**** Information supplied ****

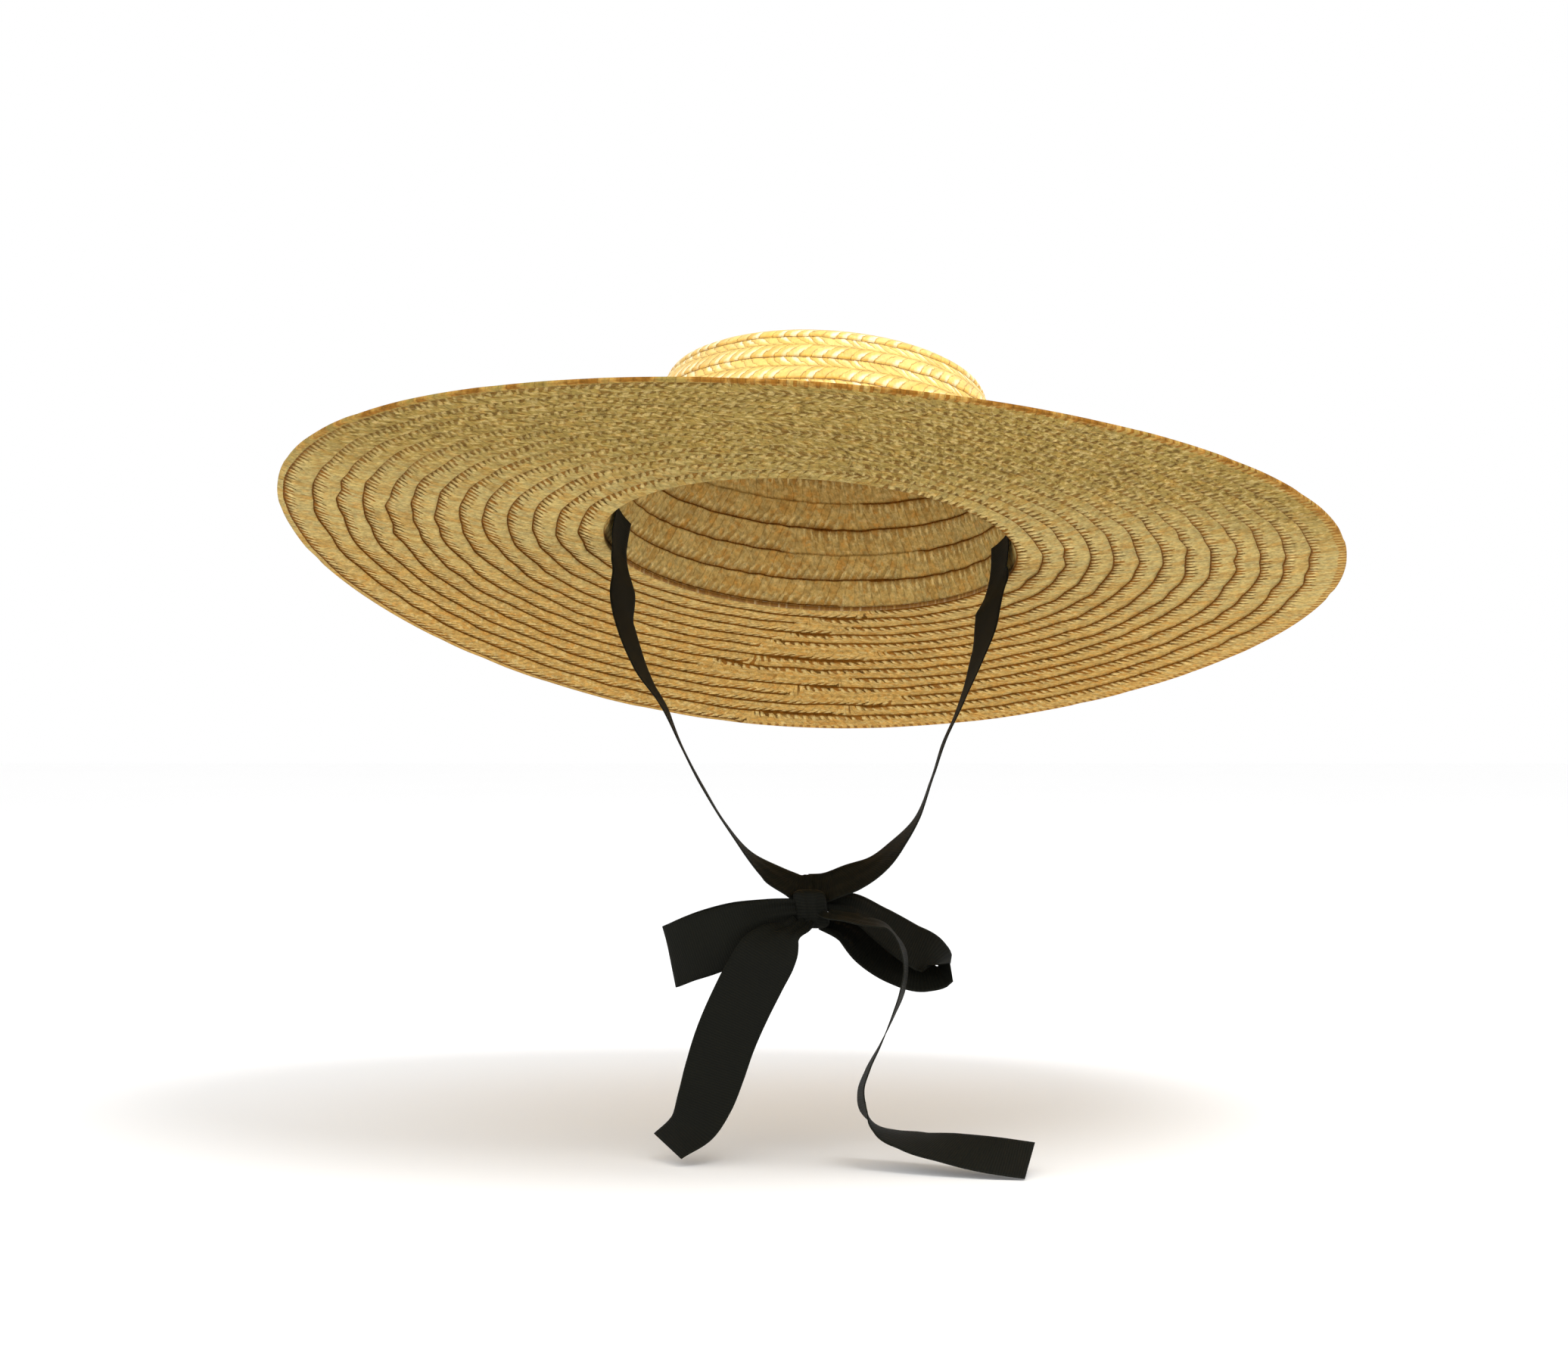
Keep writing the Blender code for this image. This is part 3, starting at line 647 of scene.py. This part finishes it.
ribbon = {
    "width": 0.028,
    "thickness": 0.0005,
    "across": 16,
    "ribPitch": 0.0011,
    "colour": (0.0030, 0.0031, 0.0022),
    # paler colour for a painted sheen on the ribs and in the mottle; it also draws the paler edge lines
    "sheen": (0.0120, 0.0125, 0.0080),
    "edgeLine": 0.0011,
    "mottleScale": 60.0,
    "lintScale": 900.0,
    "roughness": 0.66,
    "relief": 0.00012,
    "shine": 0.10,
    "folds": 2.5,
    "foldSize": 0.054,
    "foldTurn": 0.6,
    "fullShare": 0.97,
    "stations": 150,
    "tuck": 0.016,
    "strapBack": 12.0,
    "strapSlant": 0.15,
    "chinDrop": 0.166,
    "chinForward": 0.075,
    "pinch": 0.42,
    "strapEndPinch": (0.88, 0.84),
    "strapEndSlope": 0.55,
    "strapEndBack": 0.75,
    "strapEndOut": (0.36, -0.08),
    "strapEndUp": 0.52,
    "strapStations": 170,
    "wallStations": 400,
    "solidThickness": 0.0010,
    "solidAround": 48,
}
knot = {
    "width": 0.0130,
    "height": 0.0160,
    "depth": 0.0140,
    "waist": 0.86,
    "slant": 0.16,
    "bulk": (1.25, 1.05, 1.08),
    "rootDepth": 0.26,
    "rootIn": 0.55,
    "squareness": 4,
    "foldDepth": 0.11,
    "foldCount": 9.0,
    "foldTurn": 0.7,
    "ribsFrom": 0.014,
    "edgeFrom": 0.004,
    "around": 96,
    "levels": 48,
}
knotAt = np.array([0.0, -ribbon["chinForward"], -ribbon["chinDrop"]])
knotHalf = np.array([knot["width"], knot["depth"], knot["height"]]) / 2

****

Task objective: Recopy the whole listing exactly.

Task response:
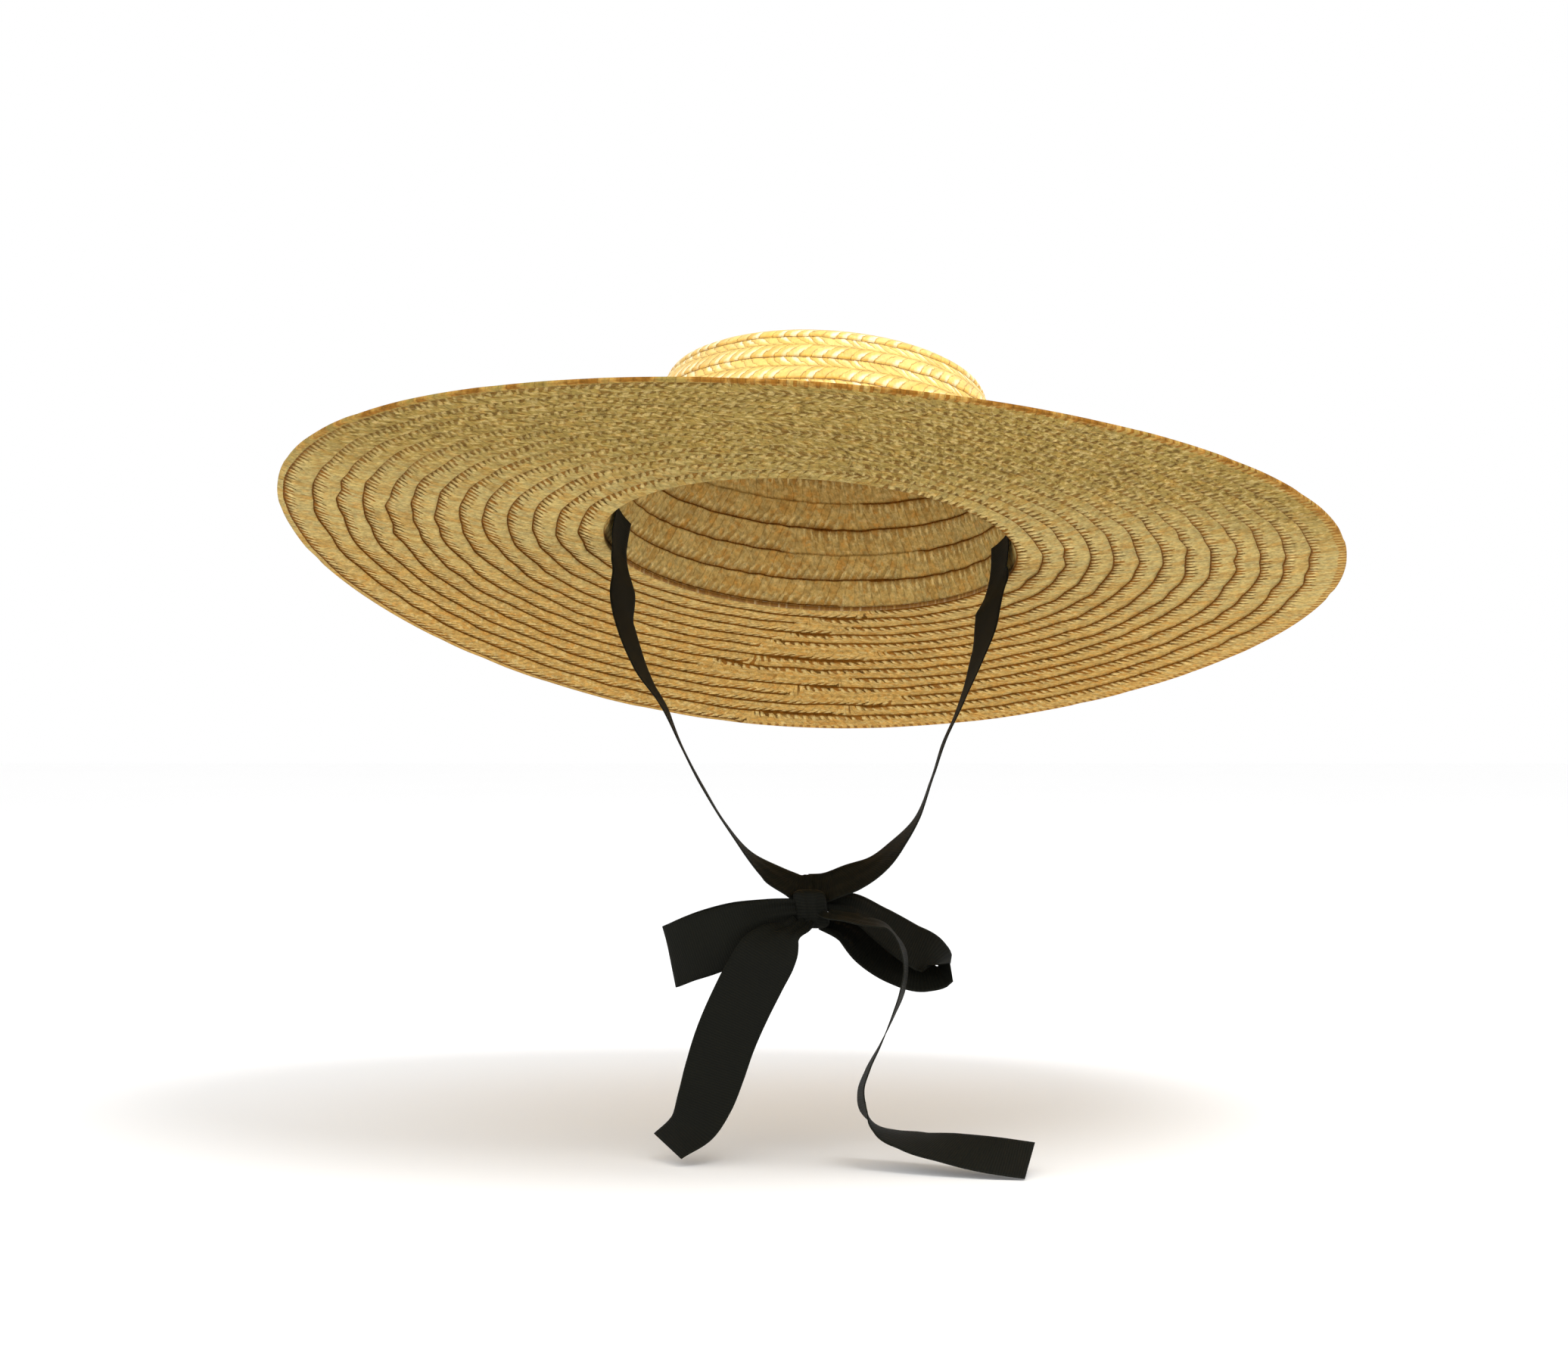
Keep writing the Blender code for this image. This is part 3, starting at line 647 of scene.py. This part finishes it.
ribbon = {
    "width": 0.028,
    "thickness": 0.0005,
    "across": 16,
    "ribPitch": 0.0011,
    "colour": (0.0030, 0.0031, 0.0022),
    # paler colour for a painted sheen on the ribs and in the mottle; it also draws the paler edge lines
    "sheen": (0.0120, 0.0125, 0.0080),
    "edgeLine": 0.0011,
    "mottleScale": 60.0,
    "lintScale": 900.0,
    "roughness": 0.66,
    "relief": 0.00012,
    "shine": 0.10,
    "folds": 2.5,
    "foldSize": 0.054,
    "foldTurn": 0.6,
    "fullShare": 0.97,
    "stations": 150,
    "tuck": 0.016,
    "strapBack": 12.0,
    "strapSlant": 0.15,
    "chinDrop": 0.166,
    "chinForward": 0.075,
    "pinch": 0.42,
    "strapEndPinch": (0.88, 0.84),
    "strapEndSlope": 0.55,
    "strapEndBack": 0.75,
    "strapEndOut": (0.36, -0.08),
    "strapEndUp": 0.52,
    "strapStations": 170,
    "wallStations": 400,
    "solidThickness": 0.0010,
    "solidAround": 48,
}
knot = {
    "width": 0.0130,
    "height": 0.0160,
    "depth": 0.0140,
    "waist": 0.86,
    "slant": 0.16,
    "bulk": (1.25, 1.05, 1.08),
    "rootDepth": 0.26,
    "rootIn": 0.55,
    "squareness": 4,
    "foldDepth": 0.11,
    "foldCount": 9.0,
    "foldTurn": 0.7,
    "ribsFrom": 0.014,
    "edgeFrom": 0.004,
    "around": 96,
    "levels": 48,
}
knotAt = np.array([0.0, -ribbon["chinForward"], -ribbon["chinDrop"]])
knotHalf = np.array([knot["width"], knot["depth"], knot["height"]]) / 2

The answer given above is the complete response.